11 November leaves.jpg
"November's sky is chill and drear, November's leaf is red and sear."    -   Sir Walter Scott

Here are some Tricks to help you conquer this vast amount of falling leaves:

Rake When It's Dry: Wet leaves are heavier than dry ones, so try to do your raking during a dry stretch of weather.

Work With The Wind: Try to pick a calm day but if you have no choice and the one day of the week you have to rake, happens to be windy, rake your leaves in the same direction that the wind is blowing.

Practice Patience: You can spot rake certain areas but why work harder than necessary, simply don't bother raking your whole yard until all the leaves are down.

Use The Right Tools: That rusty metal fan rake in your shed might not be the best choice for the job anymore, some great new raking tools are out there, such as the Lee Valley Power Rake, work easier and faster.

Use Proper Technique: Raking is a real workout and you should warm up your body by stretching before you start. Be sure to keep a good posture and stand upright. Switch your main (bottom) hand on a regular basis, and always bend at the knees (not the back) when you stoop to pick up a pile.

Work Smart: You don’t have to do all at once. Divide your yard into sections and work on them over a period of days. bRake your leaves into small piles on top of a tarp or a piece of plastic, then drag that pile to your main pile or compost.

Try A Mulching Mower: An effective way to clean up your leaves is by turning them into mulch that's bagged by the mower. If you don't like the environmental impact of gas mowers, there are some great electric mowers out there that have mulching capability.

Create Valuable Compost: A green alternative to burning leafs is shredding them with a mulching mower and will not only reduce their volume but also speed up decomposition time. You can add shredded leaves to your compost pile, and use the compost in the spring.
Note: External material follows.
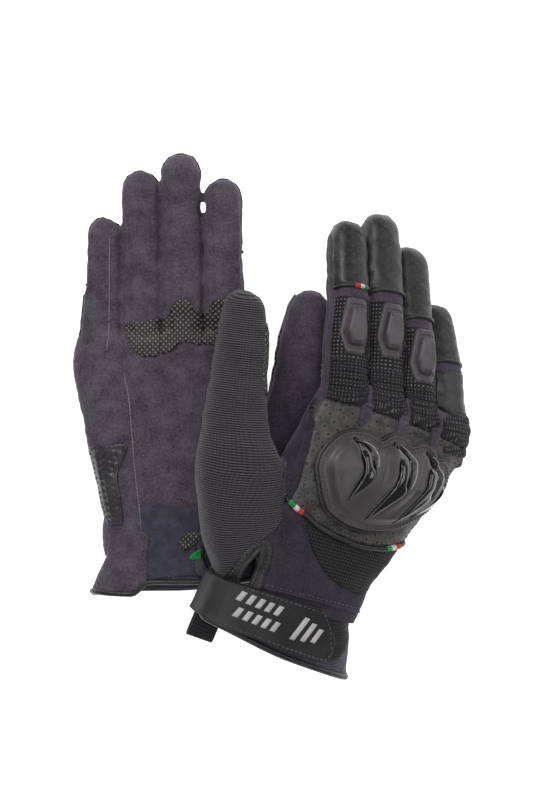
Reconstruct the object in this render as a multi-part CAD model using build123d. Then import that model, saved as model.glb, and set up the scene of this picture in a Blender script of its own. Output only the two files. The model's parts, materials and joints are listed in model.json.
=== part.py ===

Use Leaves as Mulch: Shredded leaves make good mulch for garden beds and are less likely to blow around. The leaves will gradually turn into compost and enriching your soil. If you like the look of bark mulch better, cover bare soil with shredded leaves first, then apply a top layer of bark mulch but keep total mulch depth to three inches or less and don't let mulch touch tree trunks or the base of shrubs as this can encourage pests and disease.

Burning is Not an Option: It is illegal to burn leaves anywhere in New York State. The smoke from burning leaves contains dangerous compounds and it is especially harmful to children, the elderly and anyone with respiratory or cardiovascular disease. Not to forget that any outdoor fire can spark an accidental brush, forest or house fire.